_Task to carry out_
All of the material below is to be returned exactly.
+-------+
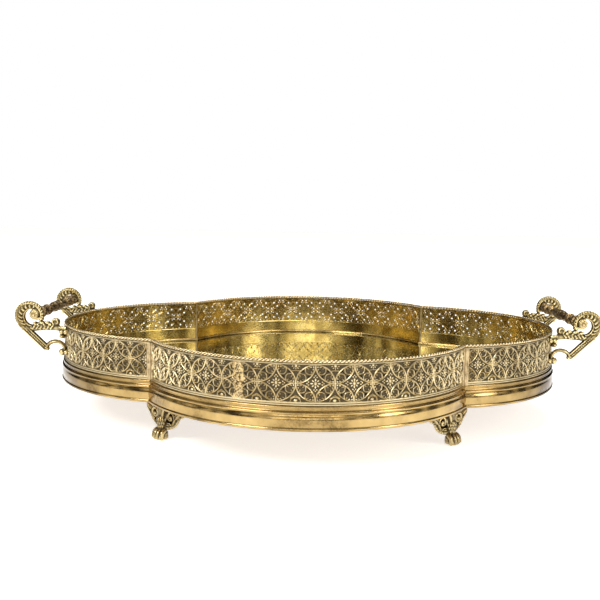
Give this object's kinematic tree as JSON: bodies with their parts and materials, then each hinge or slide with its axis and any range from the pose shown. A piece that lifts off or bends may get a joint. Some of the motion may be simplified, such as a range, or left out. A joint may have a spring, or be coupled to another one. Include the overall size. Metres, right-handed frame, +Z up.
{
  "type": "dresser vanity tray",
  "caption": "Lobed mirror tray with an openwork gallery, rope rim, moulded skirt, paw feet and cast scroll handles, for perfume bottles on a dresser.",
  "frame": {"origin": "on the floor, under the middle of the tray, at the centre of the bottom of the bounding box", "axes": "+X out through the right-hand handle, -Y the front, +Z up"},
  "size_m": [0.412, 0.3264, 0.0826],
  "materials": {
    "mirror_glass": "clear silvered mirror glass",
    "card_pad": "dark felt-faced card",
    "aged_brass": "gilt brass filigree, dark patina in the recesses",
    "polished_brass": "polished gilt brass",
    "pale_brass": "pale gilt cast brass with brown patina",
    "cast_brass": "gilt cast brass, dark in the recesses",
    "dark_brass": "browned, unpolished brass",
    "bright_brass": "bright gilt brass"
  },
  "bodies": {
    "root": {"skirt_front": "polished_brass", "skirt_back": "polished_brass", "skirt_left": "polished_brass", "skirt_right": "polished_brass", "base_plate": "dark_brass", "mirror_pad": "card_pad", "mirror_plate": "mirror_glass", "floor_bead_front": "bright_brass", "floor_bead_back": "bright_brass", "floor_bead_left": "bright_brass", "floor_bead_right": "bright_brass", "gallery_front": "aged_brass", "gallery_back": "aged_brass", "gallery_left": "aged_brass", "gallery_right": "aged_brass", "rim_rope_front": "bright_brass", "rim_rope_back": "bright_brass", "rim_rope_left": "bright_brass", "rim_rope_right": "bright_brass", "corner_strip_front_left": "bright_brass", "corner_strip_front_right": "bright_brass", "corner_strip_back_left": "bright_brass", "corner_strip_back_right": "bright_brass", "seam_patch": "bright_brass", "bracket_left_front": "pale_brass", "bracket_left_back": "pale_brass", "bracket_right_front": "pale_brass", "bracket_right_back": "pale_brass", "grip_left": "dark_brass", "grip_right": "dark_brass", "tie_rod_left": "dark_brass", "tie_rod_right": "dark_brass", "rod_nuts": "pale_brass", "bracket_screws": "bright_brass", "foot_front_left": "cast_brass", "foot_front_right": "cast_brass", "foot_back_left": "cast_brass", "foot_back_right": "cast_brass", "foot_studs": "dark_brass", "foot_washers": "dark_brass", "foot_nuts": "dark_brass"}
  },
  "joints": []
}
+-------+
_Reply to the task_
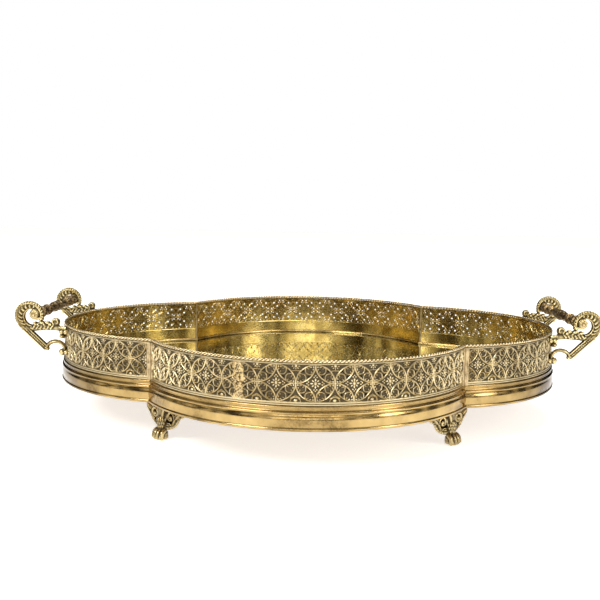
Give this object's kinematic tree as JSON: bodies with their parts and materials, then each hinge or slide with its axis and any range from the pose shown. A piece that lifts off or bends may get a joint. Some of the motion may be simplified, such as a range, or left out. A joint may have a spring, or be coupled to another one. Include the overall size. Metres, right-handed frame, +Z up.
{
  "type": "dresser vanity tray",
  "caption": "Lobed mirror tray with an openwork gallery, rope rim, moulded skirt, paw feet and cast scroll handles, for perfume bottles on a dresser.",
  "frame": {"origin": "on the floor, under the middle of the tray, at the centre of the bottom of the bounding box", "axes": "+X out through the right-hand handle, -Y the front, +Z up"},
  "size_m": [0.412, 0.3264, 0.0826],
  "materials": {
    "mirror_glass": "clear silvered mirror glass",
    "card_pad": "dark felt-faced card",
    "aged_brass": "gilt brass filigree, dark patina in the recesses",
    "polished_brass": "polished gilt brass",
    "pale_brass": "pale gilt cast brass with brown patina",
    "cast_brass": "gilt cast brass, dark in the recesses",
    "dark_brass": "browned, unpolished brass",
    "bright_brass": "bright gilt brass"
  },
  "bodies": {
    "root": {"skirt_front": "polished_brass", "skirt_back": "polished_brass", "skirt_left": "polished_brass", "skirt_right": "polished_brass", "base_plate": "dark_brass", "mirror_pad": "card_pad", "mirror_plate": "mirror_glass", "floor_bead_front": "bright_brass", "floor_bead_back": "bright_brass", "floor_bead_left": "bright_brass", "floor_bead_right": "bright_brass", "gallery_front": "aged_brass", "gallery_back": "aged_brass", "gallery_left": "aged_brass", "gallery_right": "aged_brass", "rim_rope_front": "bright_brass", "rim_rope_back": "bright_brass", "rim_rope_left": "bright_brass", "rim_rope_right": "bright_brass", "corner_strip_front_left": "bright_brass", "corner_strip_front_right": "bright_brass", "corner_strip_back_left": "bright_brass", "corner_strip_back_right": "bright_brass", "seam_patch": "bright_brass", "bracket_left_front": "pale_brass", "bracket_left_back": "pale_brass", "bracket_right_front": "pale_brass", "bracket_right_back": "pale_brass", "grip_left": "dark_brass", "grip_right": "dark_brass", "tie_rod_left": "dark_brass", "tie_rod_right": "dark_brass", "rod_nuts": "pale_brass", "bracket_screws": "bright_brass", "foot_front_left": "cast_brass", "foot_front_right": "cast_brass", "foot_back_left": "cast_brass", "foot_back_right": "cast_brass", "foot_studs": "dark_brass", "foot_washers": "dark_brass", "foot_nuts": "dark_brass"}
  },
  "joints": []
}